Dennis Lobuntu Ndlovu
Business Reporter
www.zimgbcnews.co.zw
The Zimbabwean government collected USD$954,912 from the fast food tax between January and June 2025, the Ministry of Finance, Economic Development and Investment Promotion has revealed.
The figure was disclosed by the Deputy Minister of Finance, Economic Development and Investment Promotion, Hon. David Kudakwashe Mnangagwa, during a parliamentary session on Thursday 10. He was responding to a question from Hon. Descent Bajila, the Member of Parliament for Emakhandeni-Luveve constituency, who sought clarity on the revenue generated since the introduction of the levy.
“I wish to advise that total collections from the fast foods tax amounted to USD$954,912,” said Deputy Minister Mnangagwa.
He clarified that while revenue collection began in January 2025, official accounting only became effective in March due to pending configurations of the Tax and Revenue Management System (TAMS) and a consolidation process by the Zimbabwe Revenue Authority (ZIMRA).
Hon. Bajila pressed further, questioning whether fast food operators were taxed retroactively to cover the gap between January and March, and if those backdated collections were included in the reported figure.

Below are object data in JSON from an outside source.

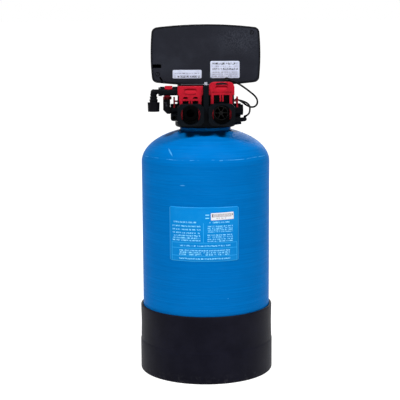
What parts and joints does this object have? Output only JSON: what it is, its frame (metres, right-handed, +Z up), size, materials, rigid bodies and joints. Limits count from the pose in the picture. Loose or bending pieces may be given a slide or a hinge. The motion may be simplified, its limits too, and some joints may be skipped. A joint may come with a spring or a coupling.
{
  "type": "water softener",
  "caption": "Metered water softener: wound pressure vessel in a boot, under a clip-port control valve with drain elbow, flow-meter lead and a boxed control head with display.",
  "frame": {"origin": "on the vessel's axis, at the floor under the boot", "axes": "+Z up along the vessel, -Y towards the pipe ports, +Y towards the display, +X to the right seen from the ports' side"},
  "size_m": [0.241, 0.241, 0.625],
  "materials": {
    "boot_plastic": "satin moulded",
    "tank_blue": "satin wound glass fibre in resin",
    "liner_white": "moulded",
    "resin": "granular",
    "tube_white": "moulded",
    "valve_black": "glass-filled, satin",
    "seal_rubber": "matt",
    "piston_plastic": "smooth",
    "rod_steel": "ground",
    "clip_red": "satin moulded",
    "screw_steel": "zinc plated",
    "lead_black": "satin",
    "tie_white": "nylon",
    "motor_steel": "drawn can",
    "gear_plastic": "acetal",
    "head_black": "fine spark texture",
    "board_green": "solder mask",
    "display_glass": "smooth",
    "window_clear": "clear",
    "button_grey": "matt"
  },
  "bodies": {
    "softener": {"boot": "boot_plastic", "tank_winding": "tank_blue", "tank_liner": "liner_white", "resin_bed": "resin", "riser_tube": "tube_white", "bottom_distributor": "tube_white", "top_distributor": "tube_white", "valve_body": "valve_black", "tank_o_ring": "seal_rubber", "riser_o_ring": "seal_rubber", "piston_seals": "seal_rubber", "seal_spacers": "tube_white", "piston_cap": "valve_black", "drain_flow_washer": "seal_rubber", "injector_housing": "valve_black", "injector_plug": "clip_red", "injector_nozzle": "tube_white", "injector_screws": "screw_steel", "side_cap": "valve_black", "turbine_cage": "tube_white", "sensor_plug": "lead_black", "sensor_lead": "lead_black", "lead_clip": "valve_black", "lead_grommet": "seal_rubber", "cable_tie": "tie_white", "drive_bracket": "valve_black", "motor_plate": "valve_black", "bracket_screws": "screw_steel", "motor": "motor_steel", "front_cover": "head_black", "rear_cover": "head_black", "cover_screws": "screw_steel", "circuit_board": "board_green", "display_module": "display_glass", "display_window": "window_clear"},
    "piston": {"piston": "piston_plastic", "piston_rod": "rod_steel"},
    "inlet_clip": {"inlet_clip": "clip_red"},
    "outlet_clip": {"outlet_clip": "clip_red"},
    "left_side_clip": {"left_side_clip": "clip_red"},
    "right_side_clip": {"right_side_clip": "clip_red"},
    "drain_clip": {"drain_clip": "clip_red"},
    "drain_elbow": {"drain_elbow": "valve_black", "drain_o_ring": "seal_rubber"},
    "drain_nut": {"drain_nut": "valve_black"},
    "turbine": {"turbine": "tube_white"},
    "motor_pinion": {"motor_pinion": "gear_plastic"},
    "reduction_gear": {"reduction_gear": "gear_plastic"},
    "drive_gear": {"drive_gear": "gear_plastic"},
    "set_button": {"set_button": "button_grey"},
    "down_button": {"down_button": "button_grey"},
    "up_button": {"up_button": "button_grey"},
    "regenerate_button": {"regenerate_button": "button_grey"}
  },
  "joints": [
    {"name": "inlet_clip_pull", "type": "slide", "parent": "softener", "child": "inlet_clip", "axis": [0, 0, 1], "range_m": [0, 0.035]},
    {"name": "outlet_clip_pull", "type": "slide", "parent": "softener", "child": "outlet_clip", "axis": [0, 0, 1], "range_m": [0, 0.035]},
    {"name": "left_side_clip_pull", "type": "slide", "parent": "softener", "child": "left_side_clip", "axis": [0, 0, 1], "range_m": [0, 0.018]},
    {"name": "right_side_clip_pull", "type": "slide", "parent": "softener", "child": "right_side_clip", "axis": [0, 0, 1], "range_m": [0, 0.018]},
    {"name": "drain_clip_pull", "type": "slide", "parent": "softener", "child": "drain_clip", "axis": [0, 0, 1], "range_m": [0, 0.012]},
    {"name": "drain_elbow_swivel", "type": "hinge", "parent": "softener", "child": "drain_elbow", "pos_m": [-0.0914, -0.0483, 0.509], "axis": [1, 0, 0], "range_deg": [-90, 90]},
    {"name": "drain_nut_turn", "type": "hinge", "parent": "drain_elbow", "child": "drain_nut", "pos_m": [-0.0914, -0.0483, 0.4825], "axis": [0, 0, 1], "continuous": true},
    {"name": "turbine_spin", "type": "hinge", "parent": "softener", "child": "turbine", "pos_m": [0.0271, -0.03, 0.47], "axis": [0, -1, 0], "continuous": true},
    {"name": "drive_gear_turn", "type": "hinge", "parent": "softener", "child": "drive_gear", "pos_m": [0, 0, 0.54], "axis": [0, 0, 1], "range_deg": [0, 720]},
    {"name": "reduction_gear_turn", "type": "hinge", "parent": "softener", "child": "reduction_gear", "pos_m": [-0.03875, 0, 0.542], "axis": [0, 0, 1], "range_deg": [-3000.5, 0]},
    {"name": "motor_pinion_turn", "type": "hinge", "parent": "softener", "child": "motor_pinion", "pos_m": [-0.06875, 0, 0.548], "axis": [0, 0, 1], "range_deg": [0, 9000.5]},
    {"name": "piston_lift", "type": "slide", "parent": "softener", "child": "piston", "axis": [0, 0, 1], "range_m": [0, 0.02]},
    {"name": "set_button_press", "type": "slide", "parent": "softener", "child": "set_button", "axis": [0, -1, 0], "range_m": [0, 0.001], "stiffness_N_per_m": 800, "springref_m": -0.0003},
    {"name": "down_button_press", "type": "slide", "parent": "softener", "child": "down_button", "axis": [0, -1, 0], "range_m": [0, 0.001], "stiffness_N_per_m": 800, "springref_m": -0.0003},
    {"name": "up_button_press", "type": "slide", "parent": "softener", "child": "up_button", "axis": [0, -1, 0], "range_m": [0, 0.001], "stiffness_N_per_m": 800, "springref_m": -0.0003},
    {"name": "regenerate_button_press", "type": "slide", "parent": "softener", "child": "regenerate_button", "axis": [0, -1, 0], "range_m": [0, 0.001], "stiffness_N_per_m": 800, "springref_m": -0.0003}
  ],
  "couplings": [
    {"joint": "reduction_gear_turn", "follows": "drive_gear_turn", "ratio": -4.1667},
    {"joint": "motor_pinion_turn", "follows": "drive_gear_turn", "ratio": 12.5},
    {"joint": "piston_lift", "follows": "drive_gear_turn", "m_per_rad": 0.00159}
  ]
}
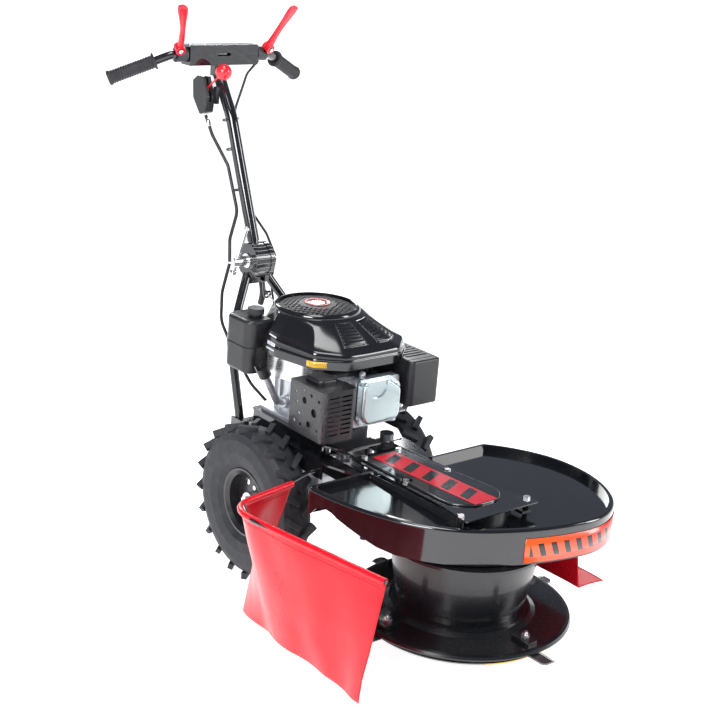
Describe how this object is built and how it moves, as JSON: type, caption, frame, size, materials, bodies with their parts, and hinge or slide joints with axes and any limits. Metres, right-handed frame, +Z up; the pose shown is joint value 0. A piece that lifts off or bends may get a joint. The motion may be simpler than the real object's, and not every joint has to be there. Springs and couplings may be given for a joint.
{
  "type": "brush mower",
  "caption": "Two-wheel single-drum brush mower with an upright engine, a folding handle mast and a red swath curtain beside the drum.",
  "frame": {"origin": "middle of the footprint box on the ground under the standing machine", "axes": "+Z up from the ground, -Y towards the front where the cutting drum is, +X to the left of an operator who stands behind the machine; the wheel axle lies along X"},
  "size_m": [0.7856, 1.2812, 1.3158],
  "materials": {
    "black_enamel": "gloss",
    "black_plastic": "gloss",
    "grey_plastic": "matte",
    "red_plastic": "gloss",
    "zinc_steel": "satin",
    "dark_steel": "satin",
    "cast_alloy": "satin",
    "iron": "matte",
    "tyre": "matte",
    "rubber": "matte",
    "belt_rubber": "matte",
    "tarpaulin": "gloss",
    "rope": "matte"
  },
  "bodies": {
    "frame": {"deck_shell": "black_enamel", "belt_housing": "black_enamel", "belt_cover": "black_enamel", "cover_bolts": "zinc_steel", "spindle_housing": "iron", "chassis": "black_enamel", "gearbox_housing": "cast_alloy", "handle_legs": "black_enamel", "crankcase": "cast_alloy", "blower_ring": "zinc_steel", "cylinder_head": "cast_alloy", "valve_cover": "zinc_steel", "muffler": "dark_steel", "muffler_guard": "black_enamel", "engine_cover": "black_plastic", "cover_grille": "black_plastic", "air_filter_box": "black_plastic", "carburettor": "cast_alloy", "fuel_tank": "black_plastic", "drive_belt": "belt_rubber", "curtain_rod": "black_enamel", "swath_curtain": "tarpaulin", "side_flap": "tarpaulin", "lower_cables": "rubber", "starter_rope": "rope"},
    "wheel_left": {"tyre_left": "tyre", "rim_left": "dark_steel", "hub_left": "zinc_steel"},
    "wheel_right": {"tyre_right": "tyre", "rim_right": "dark_steel", "hub_right": "zinc_steel"},
    "drum": {"drum_shell": "black_enamel", "cutter_disc": "black_enamel", "drum_shaft": "dark_steel", "blade_bolts": "zinc_steel"},
    "knife_1": {"blade_1": "dark_steel"},
    "knife_2": {"blade_2": "dark_steel"},
    "knife_3": {"blade_3": "dark_steel"},
    "knife_4": {"blade_4": "dark_steel"},
    "skid": {"skid_plate": "black_enamel"},
    "crank": {"crankshaft": "dark_steel", "flywheel": "cast_alloy", "engine_pulley": "dark_steel"},
    "belt_arm": {"tensioner_arm": "zinc_steel"},
    "belt_idler": {"tensioner_pulley": "dark_steel"},
    "mast": {"mast_tube": "black_enamel", "tilt_joint_upper": "black_enamel", "handlebar": "black_enamel", "cross_plate": "black_enamel", "handle_grips": "rubber", "lever_brackets": "grey_plastic", "throttle_box": "black_plastic", "upper_cables": "rubber"},
    "joint_clamp": {"clamp_handle": "zinc_steel"},
    "right_lever": {"lever_right": "red_plastic"},
    "left_lever": {"lever_left": "red_plastic"},
    "throttle": {"throttle_lever": "red_plastic"},
    "starter_grip": {"starter_handle": "black_plastic"},
    "tank_cap": {"fuel_cap": "grey_plastic"},
    "oil_stick": {"dipstick": "black_plastic"}
  },
  "joints": [
    {"name": "wheel_left_spin", "type": "hinge", "parent": "frame", "child": "wheel_left", "pos_m": [-0.15609, 0.13792, 0.18752], "axis": [1, 0, 0], "continuous": true},
    {"name": "wheel_right_spin", "type": "hinge", "parent": "frame", "child": "wheel_right", "pos_m": [0.22392, 0.13792, 0.18752], "axis": [1, 0, 0], "continuous": true},
    {"name": "drum_spin", "type": "hinge", "parent": "frame", "child": "drum", "pos_m": [0.03392, -0.37307, 0.16389], "axis": [0, -0.0918, 0.9958], "continuous": true},
    {"name": "knife_1_swing", "type": "hinge", "parent": "drum", "child": "knife_1", "pos_m": [0.23891, -0.36158, 0.03941], "axis": [0, -0.0918, 0.9958], "range_deg": [-90, 90]},
    {"name": "knife_2_swing", "type": "hinge", "parent": "drum", "child": "knife_2", "pos_m": [0.03392, -0.15745, 0.05824], "axis": [0, -0.0918, 0.9958], "range_deg": [-90, 90]},
    {"name": "knife_3_swing", "type": "hinge", "parent": "drum", "child": "knife_3", "pos_m": [-0.17108, -0.36158, 0.03941], "axis": [0, -0.0918, 0.9958], "range_deg": [-90, 90]},
    {"name": "knife_4_swing", "type": "hinge", "parent": "drum", "child": "knife_4", "pos_m": [0.03392, -0.56572, 0.02058], "axis": [0, -0.0918, 0.9958], "range_deg": [-90, 90]},
    {"name": "skid_spin", "type": "hinge", "parent": "drum", "child": "skid", "pos_m": [0.03392, -0.36067, 0.02946], "axis": [0, -0.0918, 0.9958], "continuous": true},
    {"name": "crank_spin", "type": "hinge", "parent": "frame", "child": "crank", "pos_m": [0.03392, 0.17875, 0.36542], "axis": [0, -0.0918, 0.9958], "continuous": true},
    {"name": "belt_arm_swing", "type": "hinge", "parent": "frame", "child": "belt_arm", "pos_m": [-0.03608, 0.02219, 0.32085], "axis": [0, -0.0918, 0.9958], "range_deg": [-5, 0]},
    {"name": "idler_spin", "type": "hinge", "parent": "belt_arm", "child": "belt_idler", "pos_m": [-0.03608, -0.04752, 0.31442], "axis": [0, -0.0918, 0.9958], "continuous": true},
    {"name": "mast_tilt", "type": "hinge", "parent": "frame", "child": "mast", "pos_m": [0.03392, 0.40302, 0.69943], "axis": [1, 0, 0], "range_deg": [-25, 20]},
    {"name": "clamp_turn", "type": "hinge", "parent": "frame", "child": "joint_clamp", "pos_m": [0.03392, 0.40302, 0.69943], "axis": [1, 0, 0], "range_deg": [-30, 60]},
    {"name": "right_lever_squeeze", "type": "hinge", "parent": "mast", "child": "right_lever", "pos_m": [0.16492, 0.53608, 1.20579], "axis": [-0.1579, 0.7976, 0.5821], "range_deg": [0, 50], "stiffness_Nm_per_rad": 0.4},
    {"name": "left_lever_squeeze", "type": "hinge", "parent": "mast", "child": "left_lever", "pos_m": [-0.09709, 0.53608, 1.20579], "axis": [-0.1579, -0.7976, -0.5821], "range_deg": [0, 50], "stiffness_Nm_per_rad": 0.4},
    {"name": "throttle_move", "type": "hinge", "parent": "mast", "child": "throttle", "pos_m": [-0.00209, 0.56853, 1.10435], "axis": [1, 0, 0], "range_deg": [-10, 10]},
    {"name": "starter_pull", "type": "slide", "parent": "frame", "child": "starter_grip", "axis": [0, 0.9052, 0.4251], "range_m": [0, 0.25]},
    {"name": "fuel_cap_turn", "type": "hinge", "parent": "frame", "child": "tank_cap", "pos_m": [-0.10008, 0.21554, 0.61988], "axis": [0, -0.0918, 0.9958], "range_deg": [0, 90]},
    {"name": "dipstick_pull", "type": "slide", "parent": "frame", "child": "oil_stick", "axis": [-0.4631, -0.0406, 0.8854], "range_m": [0, 0.03]}
  ],
  "couplings": [
    {"joint": "crank_spin", "follows": "drum_spin", "ratio": 2}
  ]
}
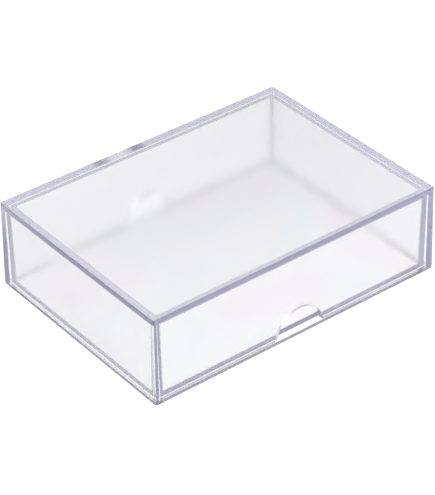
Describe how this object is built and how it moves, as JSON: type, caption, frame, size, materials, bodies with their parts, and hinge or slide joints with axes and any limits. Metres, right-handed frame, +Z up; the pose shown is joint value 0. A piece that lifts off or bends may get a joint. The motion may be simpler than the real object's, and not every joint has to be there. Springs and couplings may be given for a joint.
{
  "type": "card deck box",
  "caption": "Clear two-piece box for a deck of standard cards: a straight-sided lid with a thumb notch in each long wall drops over an open tray and rests on its flange.",
  "frame": {"origin": "middle of the underside, on the surface that the box stands on", "axes": "+X along the box, +Y across it, +Z up, the way the lid lifts"},
  "size_m": [0.0984, 0.0714, 0.0273],
  "materials": {
    "clear_tray": "polished, clear moulded polystyrene",
    "clear_lid": "polished, clear moulded polystyrene"
  },
  "bodies": {
    "tray": {"base_tray": "clear_tray"},
    "lid": {"lid_cover": "clear_lid"}
  },
  "joints": [
    {"name": "lid_lift", "type": "slide", "parent": "tray", "child": "lid", "axis": [0, 0, 1], "range_m": [0, 0.04]}
  ]
}
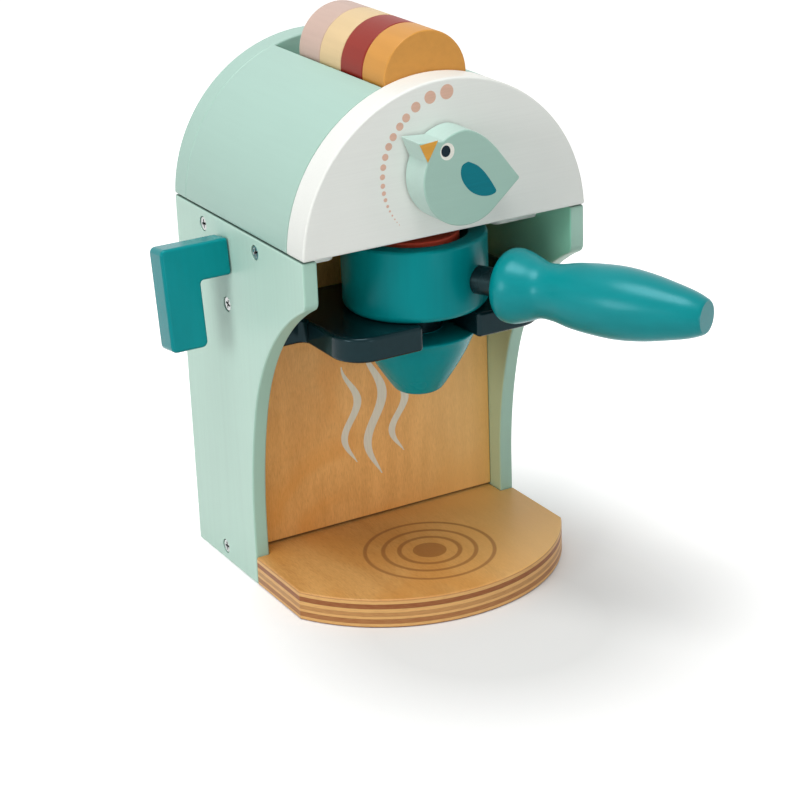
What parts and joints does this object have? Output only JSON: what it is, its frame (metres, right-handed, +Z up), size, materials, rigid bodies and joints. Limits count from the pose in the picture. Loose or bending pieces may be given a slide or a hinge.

In response, Deputy Minister Mnangagwa confirmed that tax collection was implemented from January, despite the delay in formal accounting.
“Collections started in January 2025 this USD$954,912 is from January to June 2025,” he affirmed.
The fast food tax is part of broader fiscal reforms introduced in the 2025 National Budget aimed at expanding Zimbabwe’s tax base. The policy targets the growing fast-food industry, which has seen a boom across urban centres, particularly among youth and working-class consumers.
In a separate development, the government confirmed it has not yet begun collecting revenue from the proposed Wealth Tax. Deputy Minister Mnangagwa stated that implementation has been temporarily suspended pending the finalisation of administrative and legislative processes.
Responding on behalf of the ministry, he explained that although the legislation was introduced, the tax has not been enforced due to ongoing consultations and technical preparations.
“Since the introduction of legislation requiring selected wealthy individuals to contribute to the fiscus through a wealth tax, our Government temporarily shelved the implementation thereof, pending conclusion of requisite administrative modalities informed by concerns raised by some stakeholders,” said Hon. Mnangagwa.
He added that once the implementation modalities and legislative amendments are finalised, they will be tabled before Parliament for approval, paving the way for revenue collection to begin.
In a follow-up question, Hon. Bajila questioned the logic of maintaining the legislation without an operational mechanism to collect the tax. He suggested it might be more practical to repeal it and reintroduce it once the necessary legal instruments are in place.
“At the present moment, there is no way that tax can be collected and it is unlikely to be a way anytime soon,” he argued.
However, Hon. Mnangagwa countered that both positions were aligned in intent.
“We are almost saying the same thing. We have temporarily shelved it until the administrative modalities have been sorted out,” he said.
He emphasized that repealing the legislation only to bring it back later would still require Parliamentary approval. Therefore, he argued, it made more sense to amend the existing law once all consultations and frameworks are complete.
“Until the modalities, both administratively and legislatively, have been refined… these amendments will come before this august House,” he said.